Repeat every line below exactly as it reads.

== SUPPLIED MATERIAL

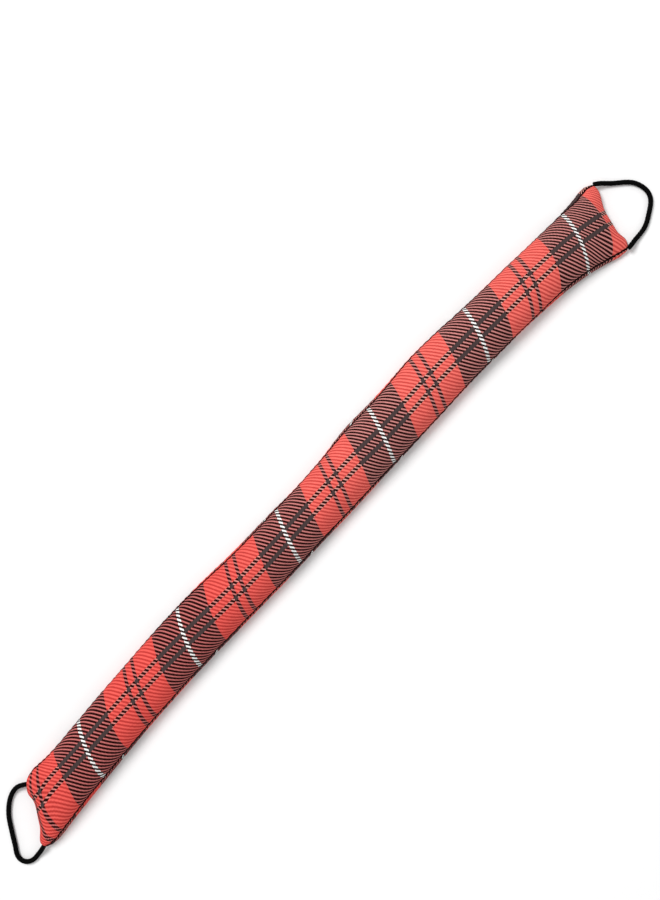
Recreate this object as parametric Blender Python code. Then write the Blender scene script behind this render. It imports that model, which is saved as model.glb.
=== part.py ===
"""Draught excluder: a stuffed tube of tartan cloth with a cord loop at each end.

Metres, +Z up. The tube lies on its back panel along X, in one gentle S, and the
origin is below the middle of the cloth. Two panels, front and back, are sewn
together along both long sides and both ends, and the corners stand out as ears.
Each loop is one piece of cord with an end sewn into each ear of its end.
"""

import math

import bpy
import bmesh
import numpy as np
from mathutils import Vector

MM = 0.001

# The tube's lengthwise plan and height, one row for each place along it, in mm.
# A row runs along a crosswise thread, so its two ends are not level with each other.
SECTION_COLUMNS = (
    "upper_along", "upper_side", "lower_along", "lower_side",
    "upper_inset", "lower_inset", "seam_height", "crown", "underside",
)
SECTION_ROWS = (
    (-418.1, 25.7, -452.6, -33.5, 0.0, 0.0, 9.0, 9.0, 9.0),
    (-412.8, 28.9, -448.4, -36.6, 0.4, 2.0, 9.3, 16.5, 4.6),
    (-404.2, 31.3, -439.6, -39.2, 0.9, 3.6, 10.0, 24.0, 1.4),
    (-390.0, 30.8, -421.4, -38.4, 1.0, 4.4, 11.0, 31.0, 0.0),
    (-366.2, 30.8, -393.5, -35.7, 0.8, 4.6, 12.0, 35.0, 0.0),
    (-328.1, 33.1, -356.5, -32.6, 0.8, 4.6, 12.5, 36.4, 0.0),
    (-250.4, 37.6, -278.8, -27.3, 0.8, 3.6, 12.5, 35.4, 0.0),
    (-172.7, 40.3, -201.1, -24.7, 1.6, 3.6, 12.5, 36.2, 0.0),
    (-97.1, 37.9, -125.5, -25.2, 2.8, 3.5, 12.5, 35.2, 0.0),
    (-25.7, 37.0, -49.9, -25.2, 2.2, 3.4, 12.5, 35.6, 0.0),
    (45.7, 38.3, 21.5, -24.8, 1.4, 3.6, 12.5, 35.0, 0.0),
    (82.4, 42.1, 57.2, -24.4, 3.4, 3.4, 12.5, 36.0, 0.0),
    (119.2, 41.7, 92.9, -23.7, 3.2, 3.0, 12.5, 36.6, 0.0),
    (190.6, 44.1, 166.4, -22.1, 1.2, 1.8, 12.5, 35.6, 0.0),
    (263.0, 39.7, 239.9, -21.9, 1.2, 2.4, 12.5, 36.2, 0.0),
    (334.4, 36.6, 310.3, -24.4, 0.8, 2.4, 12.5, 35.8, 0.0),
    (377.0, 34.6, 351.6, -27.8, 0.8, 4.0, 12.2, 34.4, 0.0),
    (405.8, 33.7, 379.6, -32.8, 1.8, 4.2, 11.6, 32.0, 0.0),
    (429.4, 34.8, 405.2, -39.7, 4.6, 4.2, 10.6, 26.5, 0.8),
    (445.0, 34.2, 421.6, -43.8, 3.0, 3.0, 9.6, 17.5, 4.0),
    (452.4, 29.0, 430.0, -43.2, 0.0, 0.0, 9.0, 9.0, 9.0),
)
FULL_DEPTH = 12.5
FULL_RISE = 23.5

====

> OUTPUT FOR THIS EXERCISE:
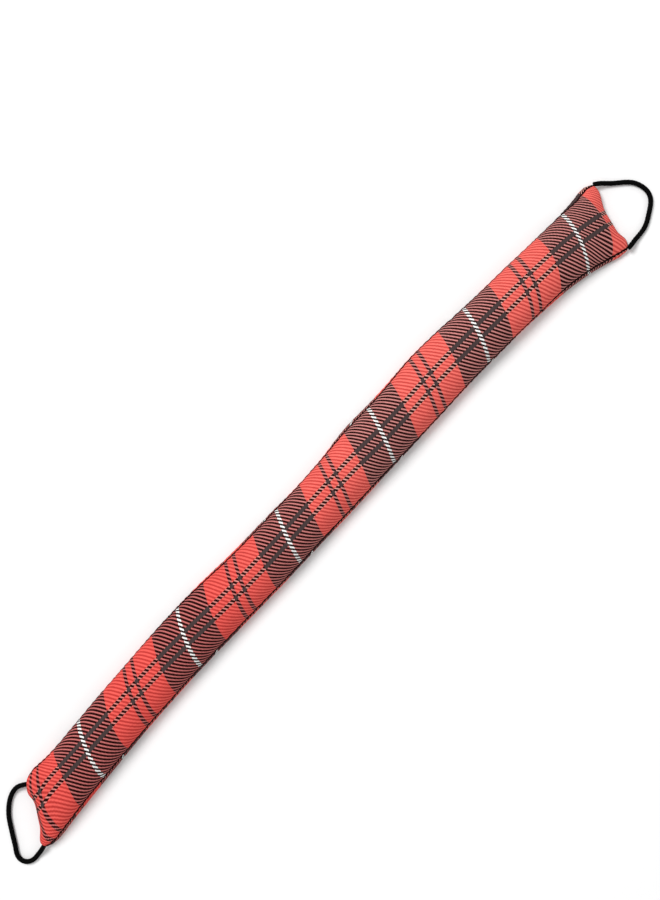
Recreate this object as parametric Blender Python code. Then write the Blender scene script behind this render. It imports that model, which is saved as model.glb.
=== part.py ===
"""Draught excluder: a stuffed tube of tartan cloth with a cord loop at each end.

Metres, +Z up. The tube lies on its back panel along X, in one gentle S, and the
origin is below the middle of the cloth. Two panels, front and back, are sewn
together along both long sides and both ends, and the corners stand out as ears.
Each loop is one piece of cord with an end sewn into each ear of its end.
"""

import math

import bpy
import bmesh
import numpy as np
from mathutils import Vector

MM = 0.001

# The tube's lengthwise plan and height, one row for each place along it, in mm.
# A row runs along a crosswise thread, so its two ends are not level with each other.
SECTION_COLUMNS = (
    "upper_along", "upper_side", "lower_along", "lower_side",
    "upper_inset", "lower_inset", "seam_height", "crown", "underside",
)
SECTION_ROWS = (
    (-418.1, 25.7, -452.6, -33.5, 0.0, 0.0, 9.0, 9.0, 9.0),
    (-412.8, 28.9, -448.4, -36.6, 0.4, 2.0, 9.3, 16.5, 4.6),
    (-404.2, 31.3, -439.6, -39.2, 0.9, 3.6, 10.0, 24.0, 1.4),
    (-390.0, 30.8, -421.4, -38.4, 1.0, 4.4, 11.0, 31.0, 0.0),
    (-366.2, 30.8, -393.5, -35.7, 0.8, 4.6, 12.0, 35.0, 0.0),
    (-328.1, 33.1, -356.5, -32.6, 0.8, 4.6, 12.5, 36.4, 0.0),
    (-250.4, 37.6, -278.8, -27.3, 0.8, 3.6, 12.5, 35.4, 0.0),
    (-172.7, 40.3, -201.1, -24.7, 1.6, 3.6, 12.5, 36.2, 0.0),
    (-97.1, 37.9, -125.5, -25.2, 2.8, 3.5, 12.5, 35.2, 0.0),
    (-25.7, 37.0, -49.9, -25.2, 2.2, 3.4, 12.5, 35.6, 0.0),
    (45.7, 38.3, 21.5, -24.8, 1.4, 3.6, 12.5, 35.0, 0.0),
    (82.4, 42.1, 57.2, -24.4, 3.4, 3.4, 12.5, 36.0, 0.0),
    (119.2, 41.7, 92.9, -23.7, 3.2, 3.0, 12.5, 36.6, 0.0),
    (190.6, 44.1, 166.4, -22.1, 1.2, 1.8, 12.5, 35.6, 0.0),
    (263.0, 39.7, 239.9, -21.9, 1.2, 2.4, 12.5, 36.2, 0.0),
    (334.4, 36.6, 310.3, -24.4, 0.8, 2.4, 12.5, 35.8, 0.0),
    (377.0, 34.6, 351.6, -27.8, 0.8, 4.0, 12.2, 34.4, 0.0),
    (405.8, 33.7, 379.6, -32.8, 1.8, 4.2, 11.6, 32.0, 0.0),
    (429.4, 34.8, 405.2, -39.7, 4.6, 4.2, 10.6, 26.5, 0.8),
    (445.0, 34.2, 421.6, -43.8, 3.0, 3.0, 9.6, 17.5, 4.0),
    (452.4, 29.0, 430.0, -43.2, 0.0, 0.0, 9.0, 9.0, 9.0),
)
FULL_DEPTH = 12.5
FULL_RISE = 23.5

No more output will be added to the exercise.